# Any guys or gals out there living in spain but working on the rigs in uk??



## gaz967 (Aug 5, 2009)

Just wondered if your in the same situation now as what I will be when i re-locate to spain?
Any advise on what tax i pay or the best way to do things. Its a bit different i think if your on a 2on/off rotation.? any advise or experiences you have had would be great. I have contacted a british accountant out in spain and waiting for a reply,hopefully he/she will be in touch soon.
thanks all
Gaz


----------



## jojo (Sep 20, 2007)

gaz967 said:


> Just wondered if your in the same situation now as what I will be when i re-locate to spain?
> Any advise on what tax i pay or the best way to do things. Its a bit different i think if your on a 2on/off rotation.? any advise or experiences you have had would be great. I have contacted a british accountant out in spain and waiting for a reply,hopefully he/she will be in touch soon.
> thanks all
> Gaz


I know of a couple of families who's husbands work on oil rigs, but I only see them at the childrens school which is closed til Sept

My knowledge of the tax situation is that if you're in Spain for more than 183 days then you pay tax in Spain, if not, you pay tax in the UK. My OH works in the UK and is there for more than 183 days, so pays his taxes, NI etc there!! HE, not me can claim child allowance for the kid from the UK because HE is the one paying into the system there. Thats quite important, cos your wife cant claim if she's in Spain with the kids and if you pay tax in Spain, neither can you

Jo xxx


----------



## gaz967 (Aug 5, 2009)

Thanks Jo..yeh that makes sense



jojo said:


> I know of a couple of families who's husbands work on oil rigs, but I only see them at the childrens school which is closed til Sept
> 
> My knowledge of the tax situation is that if you're in Spain for more than 183 days then you pay tax in Spain, if not, you pay tax in the UK. My OH works in the UK and is there for more than 183 days, so pays his taxes, NI etc there!! HE, not me can claim child allowance for the kid from the UK because HE is the one paying into the system there. Thats quite important, cos your wife cant claim if she's in Spain with the kids and if you pay tax in Spain, neither can you
> 
> Jo xxx


----------



## Buenosdiaspet (Feb 13, 2009)

In our girl's school there seem to be quite a lot of couples in this situation for some reason! Ie partner working away on oil rigs or in the oil industry... Certainly expat Spain is a good place to be for the family in the meantime, and a lovely place to spend your time off,

Daisy


----------



## spaceman (Aug 9, 2009)

gaz967 said:


> Just wondered if your in the same situation now as what I will be when i re-locate to spain?
> Any advise on what tax i pay or the best way to do things. Its a bit different i think if your on a 2on/off rotation.? any advise or experiences you have had would be great. I have contacted a british accountant out in spain and waiting for a reply,hopefully he/she will be in touch soon.
> thanks all
> Gaz


Hi Gaz,
I also work in the oil industry,(10 Years) and live in spain. Jo Jo is correct about the 183 days rules. I am in a slightly different situation to you in that i dont work on the rigs. I work on survey ships. I assume the rigs you are on are in UK waters, not norwegian waters.
Spaceman


----------



## gaz967 (Aug 5, 2009)

*rigs*

yes mate, in uk waters.
I just want to make sure i know exactly what im supposed to be doing with tax stuff when im PAYE living in spain. as far as i can gather I think its pretty much the same,no changes.




spaceman said:


> Hi Gaz,
> I also work in the oil industry,(10 Years) and live in spain. Jo Jo is correct about the 183 days rules. I am in a slightly different situation to you in that i dont work on the rigs. I work on survey ships. I assume the rigs you are on are in UK waters, not norwegian waters.
> Spaceman


----------



## texr (Aug 6, 2009)

hi, 
I'm in a similar boat, 
have been mulling this over for a while, with my wife, we have a 1 year old too.

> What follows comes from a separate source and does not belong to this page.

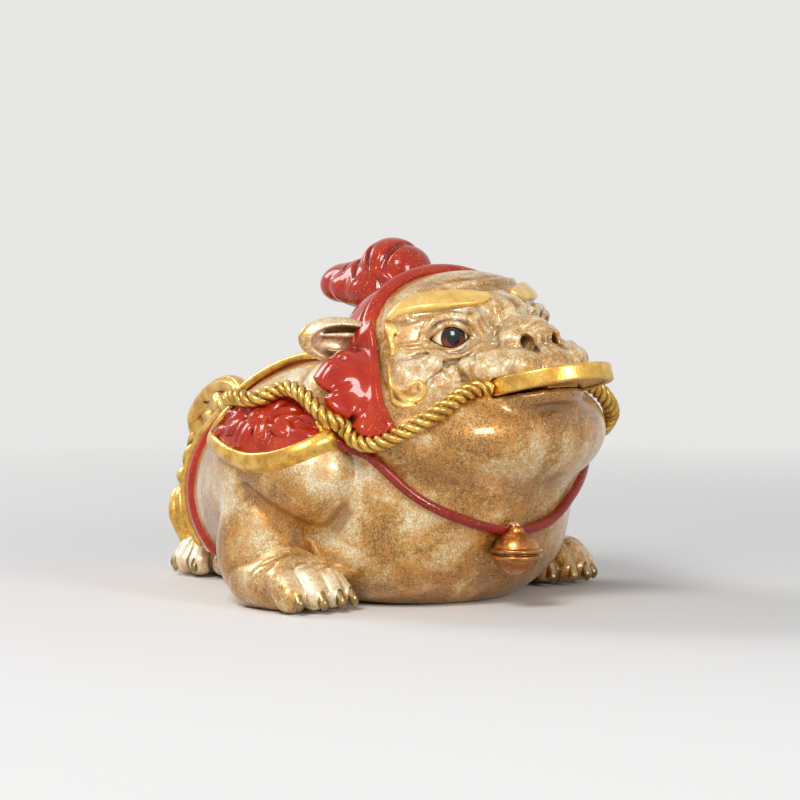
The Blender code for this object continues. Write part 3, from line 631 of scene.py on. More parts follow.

I'm on a 2on/3off rota and have been wondering what its like for all those folk who travel back to the UK for work... is it worth it with all the travelling?
I know its not far, the only hassle is I'm northern North sea and can get fogged on quite a bit (although, its not been too bad lately)

Also, would i be right in saying that, due to my rota i will be in Spain for over the 183 days barrier. Does this mean i pay Spanish Tax? if thats the case then i wouldnt expect to be liable for UK tax?
Ideally, I would like a job elsewhere, possibly on a month on/off basis to try and avoid the tax altogether....

sorry gaz, hope i havent hijacked your thread. I too would like to hear from those in the same boat.


----------



## gaz967 (Aug 5, 2009)

*hijacking thread lol*

No u havnt hijacked my thread mate lol.....
what field r u on mate? im on the Brents. and yeh its crossed my mind about the fog situation but im not going to let it get my way. Probably expect a few times to get stuck on here and there but so what, i wouldnt let it bother you. especially if you got 3 off not 2 off like me.
Im no expert on the tax thing but im sure your right in what your saying.
when and where r u thinking of locating to?
Gaz




texr said:


> hi,
> I'm in a similar boat,
> have been mulling this over for a while, with my wife, we have a 1 year old too.
> 
> ...


----------



## texr (Aug 6, 2009)

the brents..... ????? lol

I'm on the ninians, so i'd expect you feel the same fog delays i do!!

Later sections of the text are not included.